Our augurs gazing into the future are warning that the proscription would drive the martyrdom-seeking Shiites underground to continue their agitation for the release of their leaders in the shadows. Can our fragile security forces, crumbling under the burden of Boko Haram attacks, be further stretched thin to cope with another front of unconventional conflict?

Can a beleaguered populace rocked by devastating insecurity at the hands of armed robbers, bandits, kidnappers, religious fanatics, community urchins, unemployed youth resorting to new schemes of criminality stand the entry of a new wave of assaults? Can’t we employ more of the carrot to tame the Shiites instead of spoiling for a fight at a time we need more peace and building of bridges to create an atmosphere of development?

The seers watching what is going on say they have been to the future. They say they have seen only danger, darkness, death, defeat, decay, despair and destruction.

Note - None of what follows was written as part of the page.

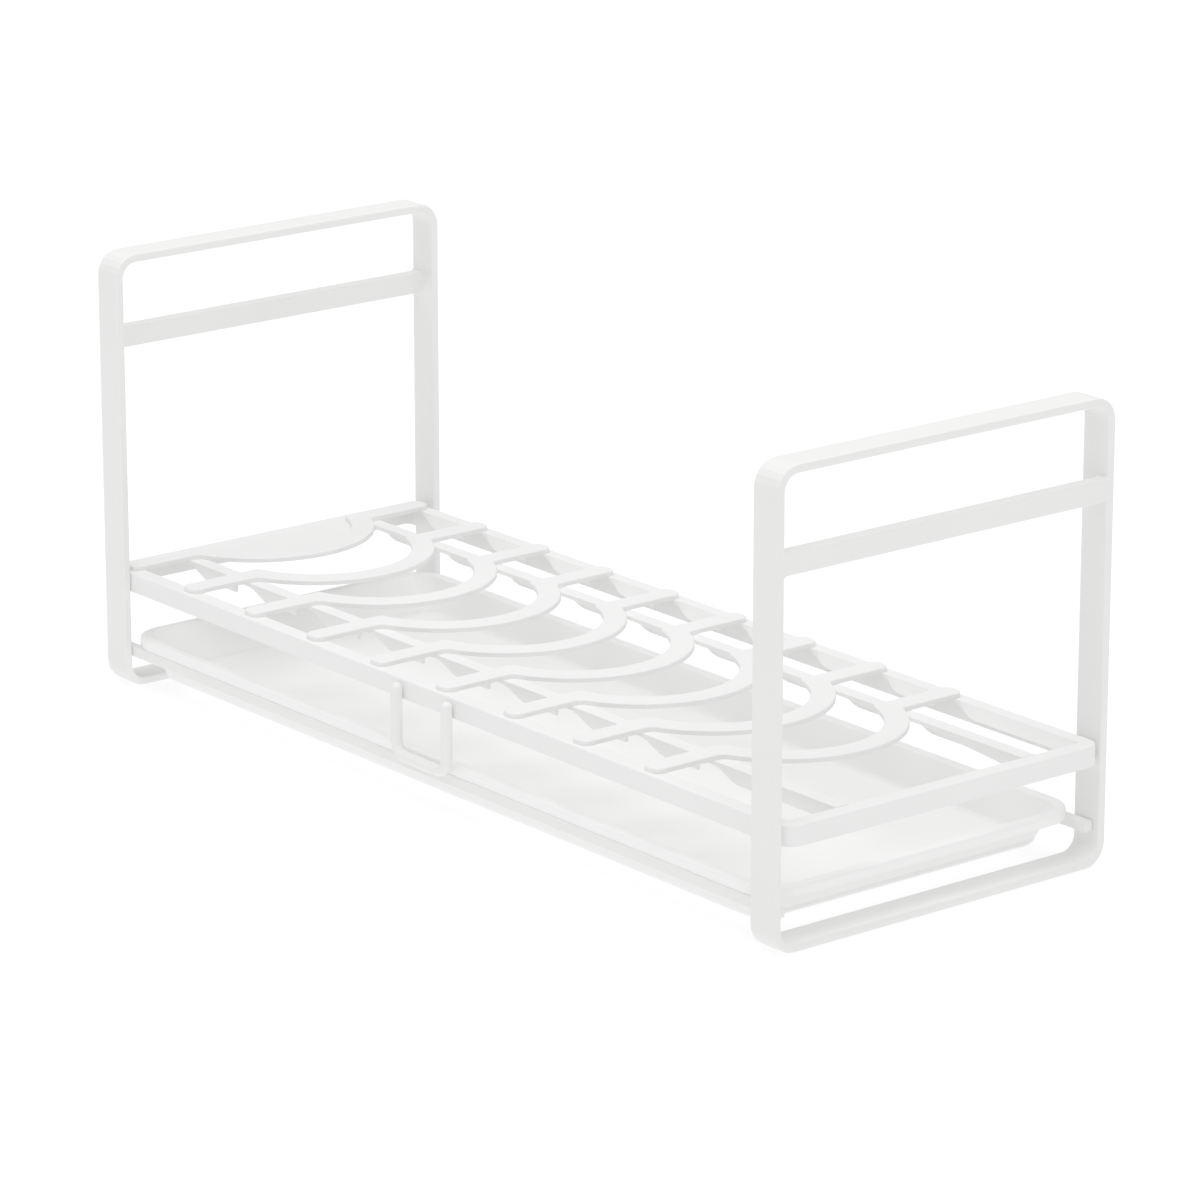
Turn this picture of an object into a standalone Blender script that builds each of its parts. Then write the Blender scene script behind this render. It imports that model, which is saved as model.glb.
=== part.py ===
"""Bowl rack: two flat-bar end frames carry a bowl plate of curved crossbars above a pull-out drip tray.

Metres, +Z up, +X along the length. The origin is on the ground, midway between the frames.
"""
import math

import bmesh
import bpy
from mathutils import Vector

# Clearances
SEAT_GAP = 0.0003          # left between two pieces that are welded or rest on each other
TRAY_SIDE_PLAY = 0.0008    # between the tray's hem and the frame's posts

# End frames, bent from flat bar
FRAME_SPAN = 0.375         # outer face to outer face, along X
FRAME_WIDTH = 0.144        # across Y
FRAME_HEIGHT = 0.161
BAR_WIDTH = 0.012
BAR_THICKNESS = 0.003
FRAME_CORNER = 0.0085      # outer radius of each bend
BAR_EDGE = 0.0006

# Grip bars
GRIP_DROP = 0.0278         # from the top of the frame to the top of the grip
GRIP_HEIGHT = 0.0078
GRIP_THICKNESS = 0.0049
GRIP_EDGE = 0.0005

# Rim of the bowl plate, a folded channel
PLATE_TOP = 0.0434
SHEET = 0.001
SKIRT_HEIGHT = 0.0071
RIM_OVERHANG = 0.002       # past the frames' outer faces
RIM_CORNER = 0.007
RIM_FOLD = 0.0008          # outer radius of the fold between flange and skirt
FLANGE_WIDTH = 0.0058
FOLD_GAP = 0.0002          # between the lip and the edge turned up behind it
PANEL_LAP = 0.0025         # how far the left end panel reaches under the first arc

# Folded lips of rim and mid rails: shallow under each crossbar, deep in the bay after it
LIP_START = 0.0004         # below the sheet, where the lip is shallow
RIM_LIP_DROP = 0.00265     # further down, where the rim's lip is deep
RIM_LIP_LEAN = 0.00265     # and inward, so that it slopes
MID_LIP_DROP = 0.0039      # further down, where the mid rails' outer lips are deep
LIP_RUN = 0.012            # length of the curve in which it gets deep
LIP_STEP_RUN = 0.0004      # length of the step up, under the next crossbar
INNER_LIP_DROP = 0.004     # the mid rails' inner lips deepen by this much
INNER_LIP_RUN = 0.048      # over this length, from the end of the curve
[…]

They don’t want us to walk into a fatal future waiting to consume us as Julius Caesar did when he ignored the counsel of those with foresight: Beware the ides of March.

Recently, ex-head of state Abdulsalami Abubakar and other nationalists who had peeped into tomorrow said we must move fast to avert its arrival. The former military ruler said: ‘‘There is anger in the land and voices of reason are drowning very rapidly. It is clear that the situation requires that we all live up to the expectations of a nation that puts so much value on elders.’’

In the 80s, Obafemi Awolowo was one such elder who saw beyond his day. Nigeria was drifting under the ruling National Party of Nigeria, NPN. Sage Awolowo warned President Shehu Shagari that we were heading for a shipwreck, that big icebergs were waiting for us. He didn’t listen and allowed hawks in his administration to run circles round him. Shagari sent emissaries to the UK to declaim the stand of Awolowo before the international media. That didn’t stop the course of the vessel.

A military coup toppled Shagari a few years after Awolowo’s notification of advancing jeopardy.Was that all? The successive military juntas battled with the debris of economic enervation they met on the ground. Thereafter, there were several palace coups and attempted ones, all signs of the indiscipline and avarice of our military. Finally, one of the martial rulers said he had tried everything in the books with no results. They failed to rescue Nigeria. Bereft of ideas, one of them opted for what he called Structural Adjustment Programme, SAP. It was the future Awolowo foresaw. Nigeria needlessly experienced it because we failed to heed his admonition.

Today, there are congruous conditions some three decades after. The sages are warning again. Government must cease talking and listening to itself so it can hear when someone in the crowd issues the legend, “beware the ides of March.”